> [WRITTEN INSTRUCTION]: Please give the data below again in full, exactly as it stands.

----------

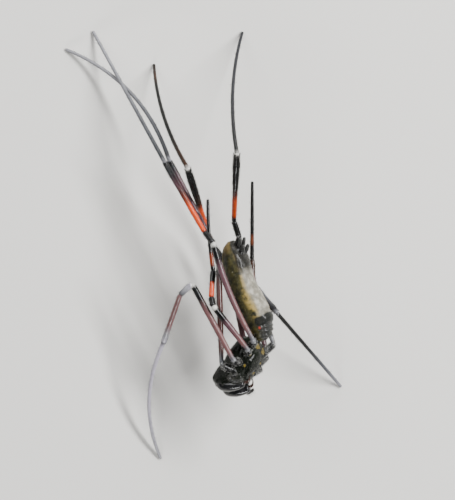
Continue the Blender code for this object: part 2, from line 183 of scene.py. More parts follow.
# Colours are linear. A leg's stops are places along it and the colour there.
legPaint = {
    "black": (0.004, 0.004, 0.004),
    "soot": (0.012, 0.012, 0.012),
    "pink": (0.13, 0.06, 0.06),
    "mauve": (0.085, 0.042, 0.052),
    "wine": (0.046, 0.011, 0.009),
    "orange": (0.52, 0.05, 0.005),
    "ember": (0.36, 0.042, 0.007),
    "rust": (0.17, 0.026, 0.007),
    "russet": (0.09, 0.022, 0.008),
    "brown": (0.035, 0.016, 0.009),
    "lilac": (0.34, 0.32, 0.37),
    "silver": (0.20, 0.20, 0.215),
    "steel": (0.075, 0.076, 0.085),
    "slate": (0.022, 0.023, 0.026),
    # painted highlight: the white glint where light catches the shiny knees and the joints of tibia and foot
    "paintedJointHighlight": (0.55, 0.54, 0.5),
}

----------

> [COMPLETED TASK]:
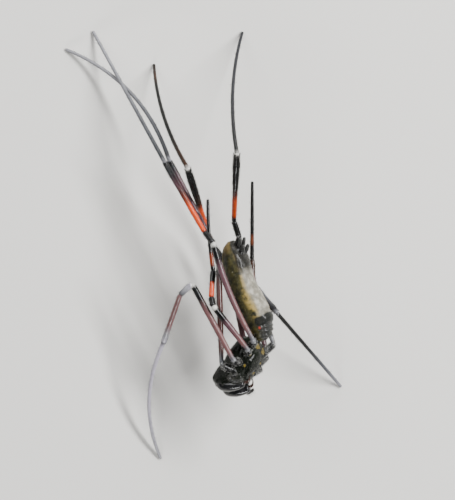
Continue the Blender code for this object: part 2, from line 183 of scene.py. More parts follow.
# Colours are linear. A leg's stops are places along it and the colour there.
legPaint = {
    "black": (0.004, 0.004, 0.004),
    "soot": (0.012, 0.012, 0.012),
    "pink": (0.13, 0.06, 0.06),
    "mauve": (0.085, 0.042, 0.052),
    "wine": (0.046, 0.011, 0.009),
    "orange": (0.52, 0.05, 0.005),
    "ember": (0.36, 0.042, 0.007),
    "rust": (0.17, 0.026, 0.007),
    "russet": (0.09, 0.022, 0.008),
    "brown": (0.035, 0.016, 0.009),
    "lilac": (0.34, 0.32, 0.37),
    "silver": (0.20, 0.20, 0.215),
    "steel": (0.075, 0.076, 0.085),
    "slate": (0.022, 0.023, 0.026),
    # painted highlight: the white glint where light catches the shiny knees and the joints of tibia and foot
    "paintedJointHighlight": (0.55, 0.54, 0.5),
}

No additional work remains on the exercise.